Waldrep founded Dottid in 2016 as a new college graduate as he considered taking an entry level job as a commercial leasing agent at a name-brand brokerage. But he learned that the industry was mired in manual processes and lack of transparency. While Dottid is not exclusively focused on the occupier, it is designed to demystify the leasing process for the tenants, so they know when and how to be involved in the transaction.
According to recent CBRE Research, the coworking trend is a growing factor in occupier real estate calculation. A major driver is the global war for talent. Talent preference has eclipsed cost reduction as a key driver of work space investments. Employee engagement and talent attraction & development are two of the three most important drivers of corporate occupier real estate strategy; even ahead of cost reduction, according to the 2019 EMEA Occupier Survey conducted by CBRE.
Coworking is Response to Occupier Talent Strategies
Coworking spaces offer the sort of flexibility in lease commitments and top-end space amenities built in that are meeting the demand of the major occupiers today. The need for greater financial agility is key, according to Hoopes. That means better lease options and lower costs to fit-out the space.
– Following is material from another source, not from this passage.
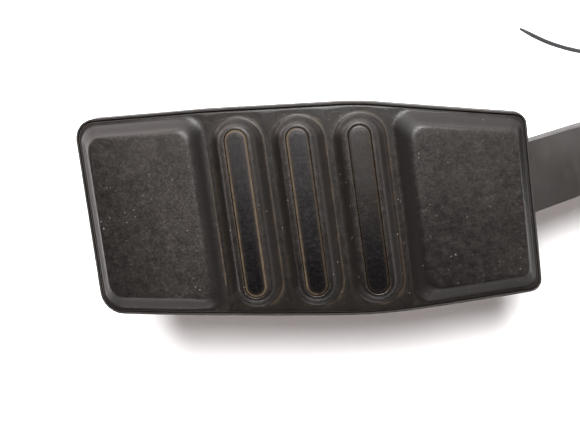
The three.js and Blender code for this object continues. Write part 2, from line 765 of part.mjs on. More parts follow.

But of even greater concern is the space UX.
“Coworking is a now mainstream tool for corporate real estate strategy because if offers optionality, lower up-front capital, and curated environment amenities,” said Hoopes. Coworking is solidly part of the real estate landscape and continues to grow at over 12% per year globally through 202,2 according data from Emergent Research.
But the lease flexibility and curated environments come at a cost. “There is definitely a premium you pay for a coworking solution,” said Bryan Brown, Managing Director of Silicon Valley Bank. A publicly traded company (NASDAQ: SIVB) with twenty five offices in the U.S., SVB is systematically incorporating coworking into its corporate real estate strategy.
“As leases around the country and the world expire, we’re taking a hard look at coworking,” said Brown. The shorter-term lease and no build-out are attractive to SVB. “There is some really nice programming offered by the coworking operator, but it is not cheap,” said Brown. Some indications are that coworking is a much more expensive long-term space solution for any staff of more than about 10 people.
The rapid rise of coworking in the occupier strategy and the range of proptech solutions emerging to address occupier needs point to the broad transformation occurring in CRE globally. Clearly deep trends in the corporate occupier needs are shaping CRE around the world. The rapid rise of coworking is a response to the growing need for financial agility and lower capital expenditures. Contrary to common perception, the coworking surge is not primarily driven by the gig economy, but is reflective of the increasing commercial tempo of global occupiers. CRE and proptech are evolving to meet the needs of the end consumer – the occupier.